Can Jrue Holiday be an MVP candidate?
Griffin would tell you that this is Holiday’s team. Recently on the Full 48 Podcast, with Howard Beck, Griffin had high words of praise for Holiday, stating the following:
“He’s a stone cold killer for one and he’s a two-way player who can be literally impossible on both sides of the court for anyone to deal with. I looked at Jrue very much in the way that I might’ve looked at Steve Nash. Steve was never thought of as being an MVP candidate, he didn’t enter that year an MVP candidate. People looked at Steve and they said, ‘God, they really overpaid Steve Nash.’ We looked at it in terms of building something that fit around him because he was a winner! All Steve wanted to do was win basketball games and he was willing to sacrifice whatever it took—that’s who Jrue is.”
Holiday is already one of, if not the best perimeter defender in the NBA. If he has another level offensively within his grasp and validates the kind address of his new executive here, it’d be tough to see the Pelicans not exceeding expectations.
Will the Pelicans be the best League Pass team regardless?
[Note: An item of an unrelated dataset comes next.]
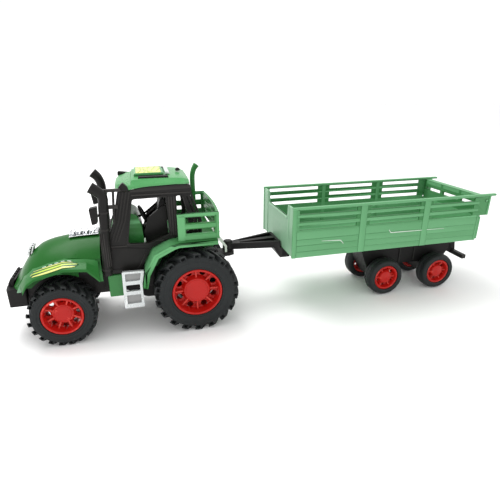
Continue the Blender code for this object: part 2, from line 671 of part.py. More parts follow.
def tow_bracket():
    """Two thin prongs from under the deck down to the tow plate, one each side of the peg."""
    foot = PLATE_TOP + GAP
    prong = [(DECK_END + 0.4, 82.8), (DECK_END + 2.2, 82.8), (36.2, 64.4), (36.2, foot),
             (34.0, foot), (34.0, 63.6), (DECK_END + 0.4, 80.2)]
    bracket = prism("tow_bracket", [prong], span_out(-1, 4.9, 6.1), "white_plastic")
    join(bracket, prism("tow_prong", [prong], span_out(1, 4.9, 6.1)),
         box("tow_crossbar", (DECK_END + GAP, DECK_END + 2.0), (-6.1, 6.1), (80.2, 82.8)))
    clip = cylinder("hitch_clip", (HITCH_X, 0, 58.2), 4.5, 1.4, "black_plastic", "Z", 16)
    cut(clip, cylinder("hitch_clip_bore", (HITCH_X, 0, 58.2), PEG_R + GAP, 4, axis="Z", steps=16))


# ---- trailer ----
def drawbar():
    """A tapered tray with two long grooves, from the capped hitch eye to under the bed."""
    height = [(39, 59.4), (39, 65.2), (44, 65.8), (84, 67.6), (88.9, 67.6), (88.9, 60.5),
              (103, 60.5), (98.6, 50), (88.8, 50), (82, 61), (44, 59.4)]
    plan = [(36, -3.6), (42, -4.4), (84, -15.4), (104, -15.4), (104, 15.4), (84, 15.4), (42, 4.4),
            (36, 3.6)]
    obj = prism("drawbar", [height], (-16, 16), "black_plastic")
    boolean(obj, prism("drawbar_plan", [plan], (40, 80), None, "XY"), "INTERSECT")
    for side in (-1, 1):
        groove = [(50, side * 2.2), (50, side * 4.2), (86, side * 12.0), (86, side * 3.2)]
        cut(obj, prism(f"drawbar_groove_{side}", [groove], (63.2, 70), None, "XY"))
    join(obj, cylinder("drawbar_eye", (HITCH_X, 0, 63.2), 4.3, 7.6, axis="Z", steps=24),
         cylinder("drawbar_cap", (HITCH_X, 0, 68.0), 4.3, 2.4, axis="Z", steps=24, end_radius=2.6))
    cut(obj, cylinder("eye_bore", (HITCH_X, 0, 61.2), PEG_R + GAP, 9, axis="Z", steps=16))


BAYS = ((95.7, 153.5), (167.5, 222.0), (235.8, 285.0))
SLOTS = ((88.0, 91.7), (95.6, 99.3), (103.1, 106.7))


def trailer_body():
    base = box("trailer_body", (BED_FRONT + 1, BED_BACK - 0.5), (-BED_HALF + 1, BED_HALF - 1),
               (BED_BOTTOM + 0.2, BED_FLOOR), "trailer_green")
    outline = [(BED_FRONT, BED_BOTTOM), (BED_BACK, BED_BOTTOM), (BED_BACK, EAR_BOTTOM),
               (EAR_BACK, EAR_BOTTOM), (EAR_BACK, 107), (309.5, 107.6), (309.5, BED_TOP),
               (BED_FRONT, BED_TOP)]
    slots = [[(a, low), (b, low), (b, high), (a, high)] for a, b in BAYS for low, high in SLOTS]
    for side in (-1, 1):
        join(base, prism(f"trailer_side_{side}", [outline] + slots,
                         span_out(side, BED_HALF - 2.4, BED_HALF)))
    wide = BED_HALF - 1
    board = [(-wide, BED_BOTTOM + 1), (wide, BED_BOTTOM + 1), (wide, BED_TOP - 1), (30, BED_TOP - 1),
             (28, 97), (-28, 97), (-30, BED_TOP - 1), (-wide, BED_TOP - 1)]
    join(base, prism("trailer_front", [board], (BED_FRONT + 0.2, BED_FRONT + 2.4), None, "YZ"))
    for side in (-1, 1):
        cut(base, cylinder(f"gate_pivot_bore_{side}", (GATE_AXIS[0], side * 46, GATE_AXIS[1]),
                           1.5, 8, steps=12))


def tailgate():
    wing = BED_HALF - 0.2
    lower = [(-wing, BED_BOTTOM + 1.5), (wing, BED_BOTTOM + 1.5), (wing, 86), (-wing, 86)]
    gate = prism("tailgate", [lower], (BED_BACK + GAP, BED_BACK + 3), "trailer_green", "YZ")
    inner = BED_HALF - 2.8
    upper = [(-inner, 80), (inner, 80), (inner, 107), (-inner, 107)]
    openings = [[(s - 12.6, a), (s + 12.6, a), (s + 12.6, b), (s - 12.6, b)]
                for s in (-29, 0, 29) for a, b in SLOTS[1:]]
    depth = (BED_BACK + GAP + 0.2, BED_BACK + 4.4)
    join(gate, prism("gate_upper", [upper] + openings, depth, None, "YZ"),
         box("gate_top", (BED_BACK + GAP + 0.4, GATE_AXIS[0] + 2), (-inner, inner),
             (GATE_AXIS[1] - 2, 107.2)))
    for side in (-1, 1):
        join(gate, cylinder(f"gate_pivot_{side}",
                            (GATE_AXIS[0], side * (inner + 0.9), GATE_AXIS[1]), 1.2, 3.8, steps=12))


def bogie():
    side = [(176, 60.5), (190, 26), (197, 13), (213.4, 13), (221, 28), (253.8, 28), (261.4, 13),
            (277.8, 13), (283, 26), (292, 40), (292, 60.5)]
    obj = prism("trailer_chassis", [side], (-14, 14), "black_plastic")
    room = [(184, 62), (195, 31), (279, 31), (289.5, 43), (289.5, 62)]
    cut(obj, prism("bogie_room", [room], (-12, 12)))
    for number, axle_x in enumerate(TRAILER_AXLES, 1):
        cut(obj, wheel_bore(f"bogie_bore_{number}", axle_x, TRAILER_TYRE, 14))


def rear_bumper():
    post = [(292.3, 57), (292.3, 50), (300, 47), (304.6, 40), (305.5, 28), (REAR_END, 28),
            (REAR_END, 33), (308.6, 47), (302, 55)]
    obj = prism("rear_bumper", [post], (-3.5, 3.5), "black_plastic")
    join(obj, box("rear_crossbar", (306, REAR_END - 0.2), (-22, 22), (28.2, 32.8)))


wheels()
chassis()
front_bumper()
grille()
friction_drive()
hood()
nose_and_engine()
cab_frame()
roof()
interior()
exhausts_and_mirrors()
ladders_and_tanks()
rear_body()
rack()
horn_pipe()
tow_bracket()
drawbar()
trailer_body()
tailgate()
bogie()
rear_bumper()
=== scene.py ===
"""Looks of the toy tractor and its trailer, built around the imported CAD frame.

Sizes are millimetres from the floor point under the rear axle unless a line says otherwise;
at() turns them into metres in the row frame.
"""
import math

import bmesh
import bpy
from mathutils import Matrix, Vector


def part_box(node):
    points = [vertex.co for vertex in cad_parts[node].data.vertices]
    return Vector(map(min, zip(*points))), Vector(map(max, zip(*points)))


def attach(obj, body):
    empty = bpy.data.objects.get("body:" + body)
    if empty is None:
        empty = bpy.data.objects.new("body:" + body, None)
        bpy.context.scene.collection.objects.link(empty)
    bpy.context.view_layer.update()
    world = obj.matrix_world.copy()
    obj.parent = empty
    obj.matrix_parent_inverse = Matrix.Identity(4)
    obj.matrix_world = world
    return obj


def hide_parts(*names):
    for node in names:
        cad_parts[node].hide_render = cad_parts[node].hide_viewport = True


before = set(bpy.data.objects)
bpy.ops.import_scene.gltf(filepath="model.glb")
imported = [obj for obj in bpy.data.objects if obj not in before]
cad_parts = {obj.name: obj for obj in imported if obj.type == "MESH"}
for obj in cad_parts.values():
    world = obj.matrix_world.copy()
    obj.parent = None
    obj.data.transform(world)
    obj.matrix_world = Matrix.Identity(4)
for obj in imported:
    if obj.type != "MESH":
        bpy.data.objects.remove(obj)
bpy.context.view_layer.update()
MM = 0.001
SIDES = (-1, 1)
REAR_AXLE = (0.0, 38.0)          # x and z of the axles
FRONT_AXLE = (-115.3, 28.3)
TRAILER_AXLES = ((205.2, 19.8), (269.6, 19.8))
AXLE_R = 1.8                     # holes for the axles
HITCH = 38.4                     # x of the hitch peg
AXLE_X = sum(corner.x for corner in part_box("rear_axle")) / 2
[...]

Williamson is a phenom. He is the most celebrated prospect since LeBron James and he’s a mammoth of a man with rocket boots for legs. Viewers are going to flock to their televisions and tablets to see this man dunk, whether it’s in a 20-point loss or a 20-point win.
Hayes and Alexander-Walker put on a show at Summer League and it more than fair to posit both are going to excite viewers. Hayes with his rim running and shot blocking, Alexander-Walker with his all-around game and driving acumen.
Then, you have three players Lakers fans died for on the mean streets on the internet. There was belief in the purple and gold ranks that Ingram was going to be a superstar, that Ball was going to be one of the best two-way players at the position.
Add into the mix a blue collar core that Pelicans fans saw grind it out despite terrible circumstances last season and you have a potent and exciting mix of players and personalities coming together in New Orleans.